Geoff Reed, a senior adviser to Lexington Mayor Jim Gray, is resigning effective April 27.
Reed, who has worked for the mayor's office for about 15 months — since Gray became mayor — is returning to work for his old boss, U.S. Rep. Ben Chandler. Reed will be a director in Chandler's Lexington office.
Reed, Gray's senior adviser for policy and government relations, said the decision was a difficult one.
"I basically committed to come and help Jim set up the office and attack some of the problems you encounter in the first year. I think I've done that," Reed said Friday.
"I'm just proud of the people that I've helped recruit and bring into government," Reed said, adding that he was pleased with what's been accomplished at the jail and the health department during his tenure. He said it has been an honor to work with Gray, a mayor who has enthusiasm and is willing to take on tough issues.
Reed worked for Chandler for seven years before taking the city government job. He said he maintained a close relationship with Chandler and his representatives while working for the Lexington-Fayette Urban County Government, and he said Chandler's office had been "terribly helpful" during the first year of Gray's administration.
Reed helped manage the formation of a public safety task force and got the administration off to a good start by recruiting talented commissioners, Gray said. Gray left the door open for Reed to return to local government any time he wanted.
"Geoff Reed's career has always been about raising the bar, about setting and meeting high expectations, and Lexington is a better place today because of his devotion to public service," Gray said.

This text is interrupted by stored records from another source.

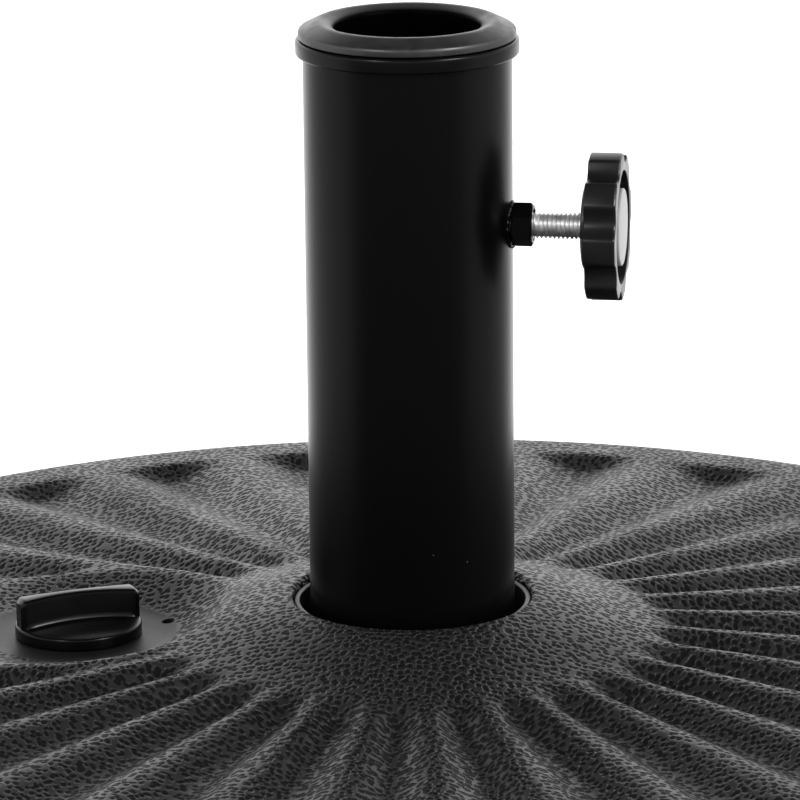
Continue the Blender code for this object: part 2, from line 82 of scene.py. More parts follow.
# moulded grain on the shell: the pits' spacing, how far they are bent, and the distance
# from a pit's centre over which it ends, in pitches, on the deck and on the side wall
GRAIN_PITCH = 2.2 * MM
GRAIN_WANDER = 2 * MM
GRAIN_HEIGHT = 0.5 * MM
GRAIN_ENDS_ON_DECK = (0.27, 0.54)
GRAIN_ENDS_BESIDE = (0.4, 0.68)

# fill opening and its cap
CAP_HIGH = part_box("fill_cap")[1]
SEAL_LOW, SEAL_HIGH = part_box("cap_seal")
FILL_CENTRE = (SEAL_LOW + SEAL_HIGH) / 2 * Vector((1, 1, 0))
DISH_FLOOR = SEAL_LOW.z - GAP
DISH_FLOOR_RADIUS = 30 * MM
DISH_RIM_RADIUS = 46.5 * MM
DISH_BORDER = 10 * MM
GATE_MARK_X = 24.5 * MM
GATE_MARK_Y = 13.6 * MM
NECK_BORE = 15 * MM
NECK_WALL = 2.6 * MM
NECK_LENGTH = 12 * MM
CAP_RADIUS = 18.9 * MM
CAP_EDGE_TOP = 59.3 * MM
CAP_CROWN = 60.5 * MM
CAP_RIM_WALL = 1.6 * MM
SEAL_SEAT = SEAL_HIGH.z + GAP
CAP_SKIRT = NECK_BORE - 2 * GAP
CAP_SKIRT_WALL = 2 * MM
CAP_PITCH = 3 * MM
CAP_THREAD = 0.45 * MM
GRIP_AZIMUTH = np.radians(29)
GRIP_TOP = CAP_HIGH.z
GRIP_WAIST = 4.5 * MM
GRIP_END = 8 * MM

# pole tube and what closes it
TUBE_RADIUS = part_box("pole_tube")[1].x
TUBE_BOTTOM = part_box("pole_tube")[0].z
TUBE_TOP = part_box("pole_tube")[1].z
TUBE_WALL = 1.5 * MM
COLLAR_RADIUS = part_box("tube_collar")[1].x
COLLAR_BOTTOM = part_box("tube_collar")[0].z
COLLAR_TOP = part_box("tube_collar")[1].z
REDUCER_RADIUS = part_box("reducer_ring")[1].x
REDUCER_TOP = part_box("reducer_ring")[1].z
REDUCER_SLEEVE_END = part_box("reducer_ring")[0].z
REDUCER_BORE = 21 * MM
REDUCER_CREST = 25.7 * MM
REDUCER_MOUTH_DROP = 1.9 * MM
REDUCER_FINS = 6

# screws: the M8 clamp screw and the M10 bolt that holds the tube down
CLAMP_HEIGHT = 185.9 * MM
M8_RADIUS = 4 * MM
M8_PITCH = 1.25 * MM
M10_RADIUS = 5 * MM
M10_PITCH = 1.5 * MM
M10_FLATS = 17 * MM
M10_HEAD = 6.4 * MM
NUT_CLEARANCE = 0.15 * MM
WASHER_BORE = 5.3 * MM
CLAMP_HOLE_RADIUS = 4.6 * MM
NUT_FLATS = 11.2 * MM
NUT_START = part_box("clamp_nut")[0].x
NUT_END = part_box("clamp_nut")[1].x
KNOB_BOSS_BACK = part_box("knob_body")[0].x
KNOB_BOSS_RADIUS = 12.3 * MM
KNOB_BACK = 52.7 * MM
KNOB_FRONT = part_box("knob_body")[1].x
KNOB_RADIUS = 21.6 * MM
KNOB_LOBES = 8
KNOB_SCALLOP_DEPTH = 2.8 * MM
KNOB_SCALLOP_HALF_ANGLE = np.radians(12.5)
KNOB_TURN = np.radians(7)
KNOB_RECESS_RADIUS = 16.3 * MM
KNOB_RECESS_DEPTH = 3 * MM
HEAD_FLATS = 13 * MM
SCREW_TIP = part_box("clamp_bolt")[0].x
HEAD_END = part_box("clamp_bolt")[1].x
HEAD_START = HEAD_END - 4.5 * MM

# camera and studio
CAMERA_PLACE = Vector((0.23105, -1.45882, 0.541))
CAMERA_AZIMUTH = np.radians(9)
CAMERA_YAW = np.radians(-0.12)
CAMERA_PITCH = np.radians(15.46)
CAMERA_ROLL = np.radians(0.59)
LENS = 237.15
SENSOR_WIDTH = 36
VIEW_DEPTH = 100
FLOOR_SIZE = 14
FLOOR_DROP = 0.2 * MM
FLOOR_LIGHT_ENERGY = 4.6
FLOOR_LIGHT_ANGLE = np.radians(35)
TOWARD_FLOOR_LIGHT = Vector((-0.156, 0.988, 1.35))
SOFTBOX_TARGET = (0, 0, 0.2)

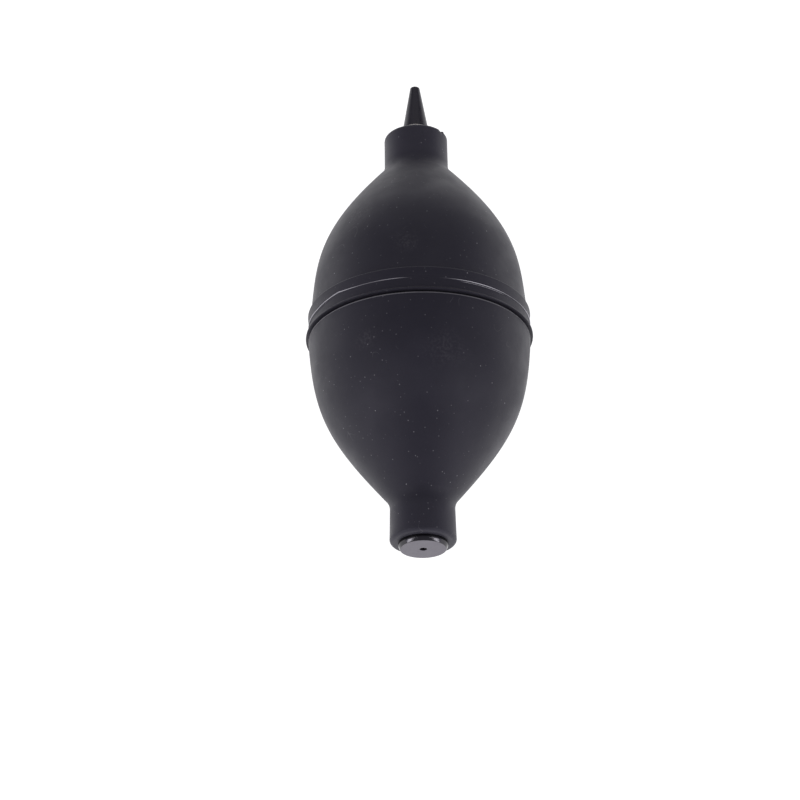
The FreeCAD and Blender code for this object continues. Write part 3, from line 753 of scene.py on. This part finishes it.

On Thursday night, the Urban County Council adopted a resolution asking Reed to stay.
"I made a resolution thanking him for his service and extending an invitation for him to stay, if he would," said councilman Doug Martin. "Geoff has been an extremely competent and delightful person to work with," he said, adding that Reed has the tact to deal with many groups on issues where there are "high feelings."
"He can disagree with you straight out without offending you, and that's a very valuable thing," Martin said.
While Reed is leaving local government, Shaye Rabold, former Mayor Jim Newberry's chief of staff, has returned to city hall as a senior aide to Gray. Rabold returned to the mayor's office this month after a stint as executive director of the Henry Clay Center for Statesmanship. Rabold's return is unrelated to Reed's departure, said Susan Straub, spokeswoman for Gray.